Nearby, consulting giant Deloitte signed a major lease at 70 Hudson Yards, turning the building into a campus-style headquarters for thousands of employees.
Together, these leases have helped cement Hudson Yards as one of the healthiest office districts in Manhattan, with some of the newest towers and highest rents in the city.
Bryant Park and Midtown: Amazon and Salesforce move in


Midtown’s Bryant Park corridor has also seen a wave of new tenants from the tech world.
Salesforce occupies about 311,000 square feet at 3 Bryant Park, often referred to as Salesforce Tower New York. The building sits directly across from Bryant Park and has become a hub for enterprise software and tech-adjacent companies.
Amazon has also been expanding nearby. One of its biggest recent leases is at 452 Fifth Avenue, also known as 10 Bryant Park, where the company took roughly 330,000 square feet. The company has added additional offices around Midtown and even purchased the building at 522 Fifth Avenue.
In the Times Square area, Amazon also expanded into large blocks of space at 1440 Broadway through a coworking arrangement, bringing hundreds of employees into a part of Midtown that used to be dominated by apparel showrooms.

Penn District and Flatiron: Apple and IBM reshape older buildings
Other companies have focused on repositioned or newly redeveloped towers.
Apple recently expanded its offices at 11 Penn Plaza, also known as Penn 11, bringing its footprint there to roughly 460,000 square feet. The building sits just across from Penn Station and has been upgraded to appeal to large technology tenants.
Further downtown in the Flatiron District, IBM signed a long-term lease at One Madison Avenue, a newly rebuilt office tower overlooking Madison Square Park. The building contains about 1.4 million square feet of space and was designed with large modern floor plates, terraces, and amenity areas that appeal to tech-style office users.

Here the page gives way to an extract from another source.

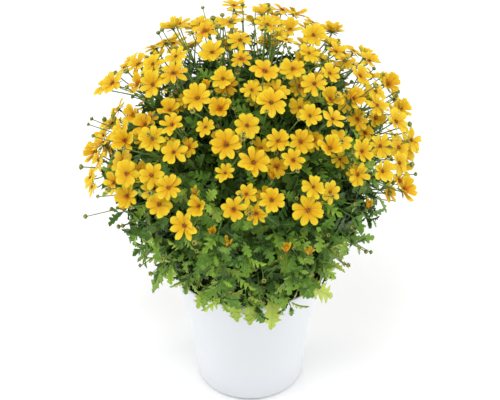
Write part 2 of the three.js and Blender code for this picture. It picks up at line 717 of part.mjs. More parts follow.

Moves like these show how older Midtown South buildings are being upgraded to compete with the newest towers.
The bigger picture for New York real estate
When you step back and look at the map, a clear pattern emerges. These companies are clustering in a handful of neighborhoods where landlords have built or renovated large, modern office buildings with transit access and lots of amenities.
That clustering effect matters.
Thousands of well-paid workers entering neighborhoods like Chelsea, Hudson Square, Hudson Yards, and Bryant Park every day changes the surrounding retail, restaurant, and housing markets. It also reinforces the value of the newest and most amenitized office buildings, even as older ones struggle.
In other words, Manhattan’s office recovery isn’t happening everywhere equally. It’s happening in very specific buildings, often occupied by companies headquartered thousands of miles away that have decided New York is still too important to ignore.